An Exempt Operating Foundation is a private operating foundation that has been publicly supported for at least 10 years and has a governing body representing the general public. At any time during a tax year, fewer than 25% of this body would consist of persons considered “disqualified” on account of their majority stake in the organization. A private foundation requiring exemption should obtain a ruling from the IRS to this effect.

Private foundations that are neither of the above two are called grant making foundations.

All donations made to a tax exempt charitable organization by individuals or corporations are deductible under code 170.

Registration of a Charity

The first step in setting up a charity is to check on applicable requirements with your State office. Most States require registration before an organization can raise funds from the public. However some States may exempt an organization if the funds it hopes to raise is below a certain limit provided no compensation is paid to anyone to solicit funds.

To be effective, a charitable organization should have a well defined mission, programs and services that further these objectives, a reliable way of funding operations and supporting facilities.

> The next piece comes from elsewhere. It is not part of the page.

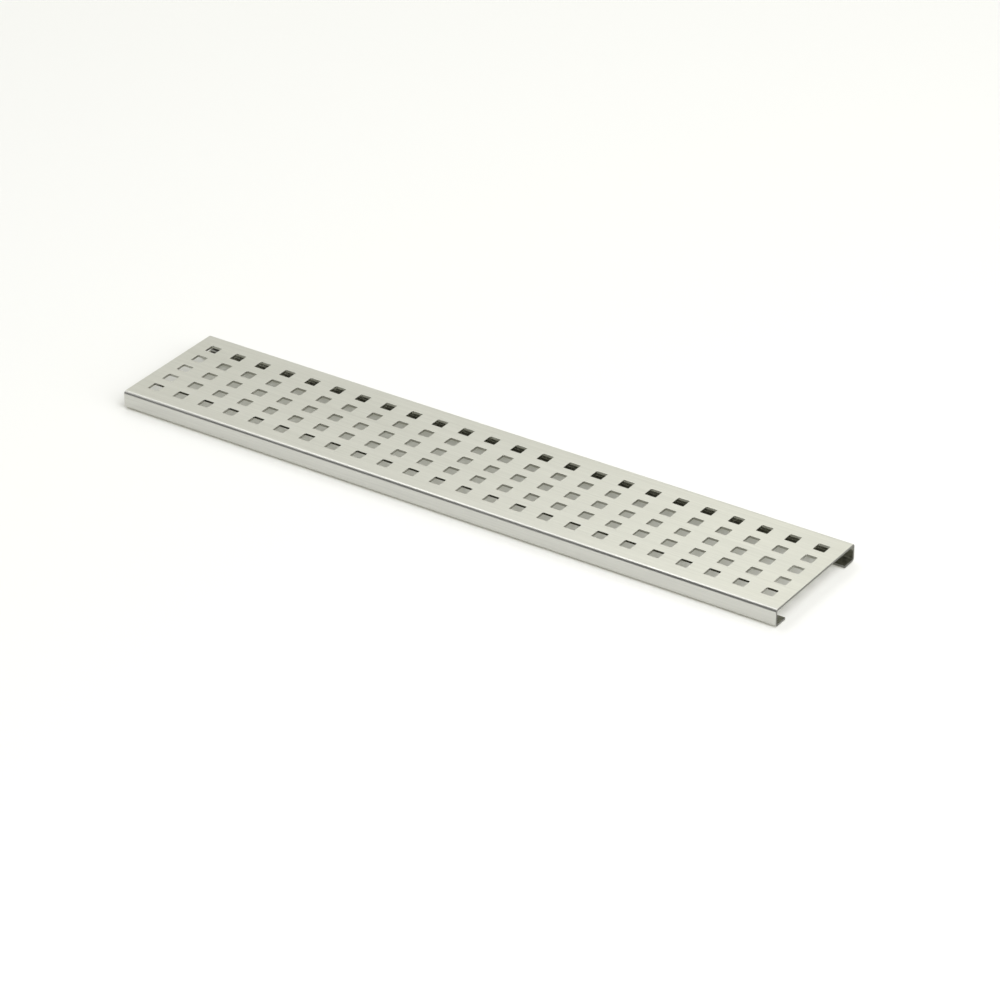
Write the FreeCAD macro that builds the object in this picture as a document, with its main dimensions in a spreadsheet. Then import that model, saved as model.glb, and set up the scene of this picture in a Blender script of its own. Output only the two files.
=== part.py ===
import FreeCAD, Part

import math
import os
import re

import Sketcher

# Floor drain grate: one sheet of stainless steel folded to a flat C, with a grid of square holes in its deck,
# and push-in rubber buffers in its two bottom lips.
# Frame: X along the grate, Y across it (front wall at -Y, rear wall at +Y), Z up. The origin is under the
# middle of the grate, on the plane that the buffers' feet stand on. Sizes are in millimetres.

DRIVING_DIMENSIONS = {
    # the folded sheet
    "cover_length": 500,
    "cover_width": 96,
    "cover_height": 12.5,
    "sheet_thickness": 1.5,
    "bend_radius": 2.3,
    "lip_width": 11.5,
    # the grid of square holes in the deck
    "hole_columns": 24,
    "hole_rows": 5,
    "column_pitch": 20.5,
    "row_pitch": 15.75,
    "hole_side": 8,
    "hole_corner_radius": 0.4,
    # the rubber buffers, each under the middle of a column of holes
    "buffers_per_lip": 4,
    "columns_between_buffers": 7,
    "foot_diameter": 8,
    "foot_thickness": 0.8,
    "foot_edge_radius": 0.25,
    "neck_diameter": 4,
    "barb_diameter": 5.4,
    "barb_rim_height": 0.5,
    "head_tip_diameter": 3,
    "head_height": 2.2,
}

DERIVED_DIMENSIONS = {
    "half_width": "cover_width / 2",
    "inner_half_width": "half_width - sheet_thickness",
    "lip_edge": "half_width - lip_width",
    "deck_top": "foot_thickness + cover_height",
    "deck_underside": "deck_top - sheet_thickness",
    "lip_top": "foot_thickness + sheet_thickness",
    "inner_bend_radius": "bend_radius - sheet_thickness",
    "grid_length": "column_pitch * (hole_columns - 1)",
    "grid_width": "row_pitch * (hole_rows - 1)",
    "first_column": "-grid_length / 2",
    "first_row": "-grid_width / 2",
    "buffer_spacing": "column_pitch * columns_between_buffers",
    "buffer_row_length": "buffer_spacing * (buffers_per_lip - 1)",
    "first_buffer": "-buffer_row_length / 2",
    # the middle of the flat part of a lip, between the lip's edge and the start of its bend
    "buffer_line": "(lip_edge + half_width - bend_radius) / 2",
}

LEFT_TO_RIGHT = ["left_end", "left_middle", "right_middle", "right_end"]

doc = FreeCAD.newDocument("floor_drain_grate")


def make_sheet():
    """Write the driving dimensions as plain numbers, and the derived ones as formulas on them."""
    sheet = doc.addObject("Spreadsheet::Sheet", "Dimensions")
    cells = {alias: str(number) for alias, number in DRIVING_DIMENSIONS.items()}
    cells.update({alias: "=" + formula for alias, formula in DERIVED_DIMENSIONS.items()})
    for row, (alias, content) in enumerate(cells.items(), start=1):
        sheet.set(f"A{row}", alias)
        sheet.set(f"B{row}", content)
        sheet.setAlias(f"B{row}", alias)
    doc.recompute()
    return sheet


sheet = make_sheet()


def bound(formula):
    """A formula on the sheet's aliases, in the words that another object's expression needs."""
    return re.sub("[a-z_]+", r"Dimensions.\g<0>", formula)


def number(formula):
    """The value that a formula on the sheet's aliases has now."""
    return float(sheet.evalExpression(bound(formula)))


# ---- sketches ----

def new_sketch(body, name, plane, height=None):
    """An empty sketch on one of the body's own origin planes, raised to a height where one is given."""
    sketch = body.newObject("Sketcher::SketchObject", name)
    origin_plane = next(item for item in body.Origin.OriginFeatures if item.Role == plane)
    sketch.AttachmentSupport = [(origin_plane, "")]
    sketch.MapMode = "FlatFace"
    if height:
        sketch.setExpression("AttachmentOffset.Base.z", bound(height))
    return sketch


def constrain(sketch, kind, *where, formula):
    """A dimension in the sketch that follows a formula on the sheet."""
    index = sketch.addConstraint(Sketcher.Constraint(kind, *where, number(formula)))
    sketch.setExpression(f"Constraints[{index}]", bound(formula))


def place_point(sketch, geometry, point, direction, formula):
    """Hold a point at a signed distance from the sketch's origin, or on its axis where the formula is 0."""
    if formula == "0":
        axis = {"DistanceX": -2, "DistanceY": -1}[direction]
        sketch.addConstraint(Sketcher.Constraint("PointOnObject", geometry, point, axis))
    else:
        constrain(sketch, direction, -1, 1, geometry, point, formula=formula)


def add_circle(sketch, across, up, diameter):
    """A circle placed by formulas."""
    centre = FreeCAD.Vector(number(across), number(up), 0)
    circle = sketch.addGeometry(Part.Circle(centre, FreeCAD.Vector(0, 0, 1), number(diameter) / 2))
    place_point(sketch, circle, 3, "DistanceX", across)
    place_point(sketch, circle, 3, "DistanceY", up)
    constrain(sketch, "Diameter", circle, formula=diameter)


def add_outline(sketch, corners):
    """A closed outline through corners given as (across, up, radius), with radius None at a sharp corner.

    Each edge is level or upright, or slopes from the end of an upright edge to the start of a level one.
    """
    start_point, end_point = 1, 2
    places = [FreeCAD.Vector(number(across), number(up), 0) for across, up, radius in corners]
    count = len(corners)
    path = []
    for i in range(count):
        here, ahead, behind = places[i], places[(i + 1) % count], places[i - 1]
        across, up, radius = corners[i]
        next_across, next_up, next_radius = corners[(i + 1) % count]
        start = here
        if radius:
            # the corner's arc, which the sketch stores anticlockwise whichever way the outline turns
            size = number(radius)
            back = (behind - here).normalize() * size
            forward = (ahead - here).normalize() * size
            start = here + forward
            centre = here + back + forward
            middle = centre + (here - centre).normalize() * size
            arc = sketch.addGeometry(Part.Arc(here + back, middle, start))
            constrain(sketch, "Radius", arc, formula=radius)
            turns_left = back.cross(forward).z < 0
            path.append((arc, start_point, end_point) if turns_left else (arc, end_point, start_point))
        end = ahead
        if next_radius:
            end = ahead + (here - ahead).normalize() * number(next_radius)
        edge = sketch.addGeometry(Part.LineSegment(start, end))
        path.append((edge, start_point, end_point))
        if up == next_up:
            sketch.addConstraint(Sketcher.Constraint("Horizontal", edge))
            place_point(sketch, edge, start_point, "DistanceY", up)
        elif across == next_across:
            sketch.addConstraint(Sketcher.Constraint("Vertical", edge))
            place_point(sketch, edge, start_point, "DistanceX", across)
        else:
            place_point(sketch, edge, start_point, "DistanceY", up)
            place_point(sketch, edge, end_point, "DistanceX", next_across)
    for here, ahead in zip(path, path[1:] + path[:1]):
        both_straight = not (is_arc(sketch, here[0]) or is_arc(sketch, ahead[0]))
        joint = "Coincident" if both_straight else "Tangent"
        sketch.addConstraint(Sketcher.Constraint(joint, here[0], here[2], ahead[0], ahead[1]))


def is_arc(sketch, geometry):
    return isinstance(sketch.Geometry[geometry], Part.ArcOfCircle)


# ---- features ----

def new_body(label):
    body = doc.addObject("PartDesign::Body", label)
    body.Label = label
    return body


def add_pocket(body, name, sketch):
    """Cut a sketch down through one thickness of the sheet."""
    pocket = body.newObject("PartDesign::Pocket", name)
    pocket.Profile = sketch
    pocket.setExpression("Length", bound("sheet_thickness"))
    doc.recompute()
    return pocket


def add_pattern(body, name, feature, sketch, count, length, rows=None, width=None):
    """Spread copies of a feature over a length along the grate, and over a width across it where given."""
    pattern = body.newObject("PartDesign::LinearPattern", name)
    pattern.Originals = [feature]
    pattern.Direction = (sketch, ["H_Axis"])
    pattern.setExpression("Length", bound(length))
    pattern.setExpression("Occurrences", bound(count))
    if rows:
        pattern.Direction2 = (sketch, ["V_Axis"])
        pattern.setExpression("Length2", bound(width))
        pattern.setExpression("Occurrences2", bound(rows))
    body.Tip = pattern
    doc.recompute()


# ---- the folded, perforated sheet ----

def make_cover():
    """One sheet folded four times: deck, two walls and two lips, with the deck and the lips punched."""
    body = new_body("perforated_cover")

    profile = new_sketch(body, "cover_profile", "YZ_Plane")
    outer_side = [
        ("-lip_edge", "foot_thickness", None),
        ("-half_width", "foot_thickness", "bend_radius"),
        ("-half_width", "deck_top", "bend_radius"),
        ("half_width", "deck_top", "bend_radius"),
        ("half_width", "foot_thickness", "bend_radius"),
        ("lip_edge", "foot_thickness", None),
    ]
    inner_side = [
        ("lip_edge", "lip_top", None),
        ("inner_half_width", "lip_top", "inner_bend_radius"),
        ("inner_half_width", "deck_underside", "inner_bend_radius"),
        ("-inner_half_width", "deck_underside", "inner_bend_radius"),
        ("-inner_half_width", "lip_top", "inner_bend_radius"),
        ("-lip_edge", "lip_top", None),
    ]
    add_outline(profile, outer_side + inner_side)
    pad = body.newObject("PartDesign::Pad", "folded_sheet")
    pad.Profile = profile
    pad.SideType = "Symmetric"
    pad.setExpression("Length", bound("cover_length"))
    doc.recompute()

    # the square hole nearest the front left corner, and the grid that it starts
    hole = new_sketch(body, "deck_hole_outline", "XY_Plane", "deck_top")
    left, right = "first_column - hole_side / 2", "first_column + hole_side / 2"
    near, far = "first_row - hole_side / 2", "first_row + hole_side / 2"
    add_outline(hole, [
        (left, near, "hole_corner_radius"),
        (right, near, "hole_corner_radius"),
        (right, far, "hole_corner_radius"),
        (left, far, "hole_corner_radius"),
    ])
    deck_hole = add_pocket(body, "deck_hole", hole)
    add_pattern(body, "deck_holes", deck_hole, hole, "hole_columns", "grid_length", "hole_rows", "grid_width")

    # the round holes in both lips that hold the buffers' necks
    seats = new_sketch(body, "buffer_seat_outline", "XY_Plane", "lip_top")
    for line in ("-buffer_line", "buffer_line"):
        add_circle(seats, "first_buffer", line, "neck_diameter")
    buffer_seat = add_pocket(body, "buffer_seat", seats)
    add_pattern(body, "buffer_seats", buffer_seat, seats, "buffers_per_lip", "buffer_row_length")
    return body


# ---- the rubber buffers ----

def make_buffer(label, across_sign, place):
    """A turned buffer: a flat foot under the lip, a neck in the lip's hole and a tapered barb above it."""
    body = new_body(label)
    section = new_sketch(body, label + "_section", "XZ_Plane")
    add_outline(section, [
        ("0", "0", None),
        ("foot_diameter / 2", "0", "foot_edge_radius"),
        ("foot_diameter / 2", "foot_thickness", None),
        ("neck_diameter / 2", "foot_thickness", None),
        ("neck_diameter / 2", "lip_top", None),
        ("barb_diameter / 2", "lip_top", None),
        ("barb_diameter / 2", "lip_top + barb_rim_height", None),
        ("head_tip_diameter / 2", "lip_top + head_height", None),
        ("0", "lip_top + head_height", None),
    ])
    turned = body.newObject("PartDesign::Revolution", label + "_turned")
    turned.Profile = section
    turned.ReferenceAxis = (section, ["V_Axis"])
    body.setExpression("Placement.Base.x", bound(f"first_buffer + {place} * buffer_spacing"))
    body.setExpression("Placement.Base.y", bound(f"{across_sign}buffer_line"))
    return body


def make_buffers():
    """A row of buffers along each lip, named by the wall that it is on and its place along that wall."""
    buffers = []
    for side, across_sign in (("front", "-"), ("rear", "")):
        for place, name in enumerate(LEFT_TO_RIGHT):
            buffers.append(make_buffer(f"buffer_{side}_{name}", across_sign, place))
    return buffers


# ---- build, check and write ----

def check_document():
    """Stop if any object failed to build, or a sketch has freedom left."""
    for item in doc.Objects:
        if "Invalid" in item.State or "Error" in item.State:
            raise RuntimeError(f"{item.Name} failed: {item.State}")
        if item.TypeId == "Sketcher::SketchObject" and not item.FullyConstrained:
            raise RuntimeError(f"{item.Name} is not fully constrained")


def check_piece(body):
    """Stop if a piece isn't one valid solid."""
    shape = body.Shape
    if shape.isNull() or not shape.isValid() or len(shape.Solids) != 1:
        raise RuntimeError(f"{body.Label} is not one valid solid")


def check_holes(cover):
    """Stop if the pockets removed anything but every deck hole and every buffer seat."""
    corner_waste = (4 - math.pi) * number("hole_corner_radius") ** 2
    square_holes = number("hole_columns * hole_rows") * (number("hole_side") ** 2 - corner_waste)
    round_holes = number("2 * buffers_per_lip") * math.pi * number("neck_diameter / 2") ** 2
    expected = (square_holes + round_holes) * number("sheet_thickness")
    removed = doc.getObject("folded_sheet").Shape.Volume - cover.Shape.Volume
    if abs(removed - expected) > 0.001 * expected:
        raise RuntimeError(f"punching removed {removed:.1f} mm3 and not {expected:.1f} mm3")


def main():
    cover = make_cover()
    pieces = [cover] + make_buffers()
    doc.recompute()
    check_document()
    for piece in pieces:
        check_piece(piece)
    check_holes(cover)
    os.makedirs("parts", exist_ok=True)
    for piece in pieces:
        piece.Shape.exportStep(f"parts/{piece.Label}.step")
        box = piece.Shape.BoundBox
        print(f"{piece.Label}: {piece.Shape.Volume:.1f} mm3, x {box.XMin:.2f} to {box.XMax:.2f}, "
              f"y {box.YMin:.2f} to {box.YMax:.2f}, z {box.ZMin:.2f} to {box.ZMax:.2f}")


main()
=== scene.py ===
import math

import bmesh
import bpy
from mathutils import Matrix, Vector


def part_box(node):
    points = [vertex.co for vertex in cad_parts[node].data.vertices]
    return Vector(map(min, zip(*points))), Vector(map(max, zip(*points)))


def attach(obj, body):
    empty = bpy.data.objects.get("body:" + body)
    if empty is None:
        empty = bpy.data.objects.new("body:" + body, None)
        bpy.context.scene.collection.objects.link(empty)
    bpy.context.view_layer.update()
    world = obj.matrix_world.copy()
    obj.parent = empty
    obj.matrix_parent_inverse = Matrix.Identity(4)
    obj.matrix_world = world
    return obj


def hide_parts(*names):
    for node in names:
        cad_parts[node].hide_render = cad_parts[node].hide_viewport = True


# A floor drain grate: one brushed stainless sheet folded to a flat C and punched with square holes, standing
# on eight rubber buffers pushed into its bottom lips. Lengths are in metres, in the frame of the CAD model.

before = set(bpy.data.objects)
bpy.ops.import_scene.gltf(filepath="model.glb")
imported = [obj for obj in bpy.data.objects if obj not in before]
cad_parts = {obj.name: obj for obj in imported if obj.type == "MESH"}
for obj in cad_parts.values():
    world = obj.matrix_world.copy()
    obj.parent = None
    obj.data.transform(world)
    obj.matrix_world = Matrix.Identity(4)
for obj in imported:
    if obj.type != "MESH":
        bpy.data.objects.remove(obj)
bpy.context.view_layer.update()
cover_low, cover_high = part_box("perforated_cover")

MM = 0.001
# vertices closer together than this are one vertex
WELD = 0.001 * MM

# ---- sizes of the folded sheet ----
HALF_LENGTH = cover_high.x
HALF_WIDTH = cover_high.y
DECK_TOP = cover_high.z
LIP_BOTTOM = cover_low.z
SHEET = 1.5 * MM
BEND_RADIUS = 2.3 * MM
LIP_WIDTH = 11.5 * MM
BEND_STEPS = 12

# ---- the punched holes of the deck ----
COLUMNS = 24
ROWS = 5
COLUMN_PITCH = 20.5 * MM
ROW_PITCH = 15.75 * MM
HOLE_HALF_SIDE = 4 * MM
HOLE_CORNER_RADIUS = 0.4 * MM
HOLE_CORNER_STEPS = 3

# ---- the round holes of the lips, which hold the buffers under these columns ----
BUFFER_COLUMNS = (1, 8, 15, 22)
NECK_RADIUS = 2 * MM
NECK_STEPS = 6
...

To set up a charity, articles of incorporation or other organizing documents have to be filed with the appropriate State agency. These documents should contain bylaws required by the State for registration. An application for exempt status should also be made to the Interal Revenue Service (IRS). Every charity must get an employer identification number from the IRS even if it no employees are hired.

The IRS expects charities to be well governed. This means that the organization should obey tax laws and comply with all regulations including State bylaws. The charity should have competent persons to run its operations and manage its funds. The governing body should have independent members representing the public interest. The IRS reviews the governance and policies of a charity at the time of the application as well as during its annual reviews. The organization is expected to be transparent and accountable in its activities. It should provide accurate information to the public about its policies and finances.

Should You Register a Charity?

A registered charity has some benefits. It can apply and be granted tax exempt status. The charity can solicit donations from the public and avail of public and private grants. Its formal structure and mission ensures it is operated with limited liability.

At the same time, the organization has to bear some costs in terms of time and expenses relating to professional and incorporation fees and maintaining records and issuing reports. Based on whether it is a public or private, the charity has to file a Form 990 or 990- PF which is subject to public disclosure. This return provides information about its finances, Board members and employees. Even if a core group of people formulated the mission, regulations require sharing of control with members of the public.

There are alternatives to setting up a charity. One option is to volunteer for a charity that shares your objective. Another is to find a non-profit organization that agrees to act as your fiscal sponsor to carry out your venture. You are then eligible to get grants or tax-deductible donations under your sponsor’s tax exempt status.

Registering a charity gives you the opportunity to serve your community or further a cause you are passionate about. Understanding how to do so can contribute to better planning and implementing.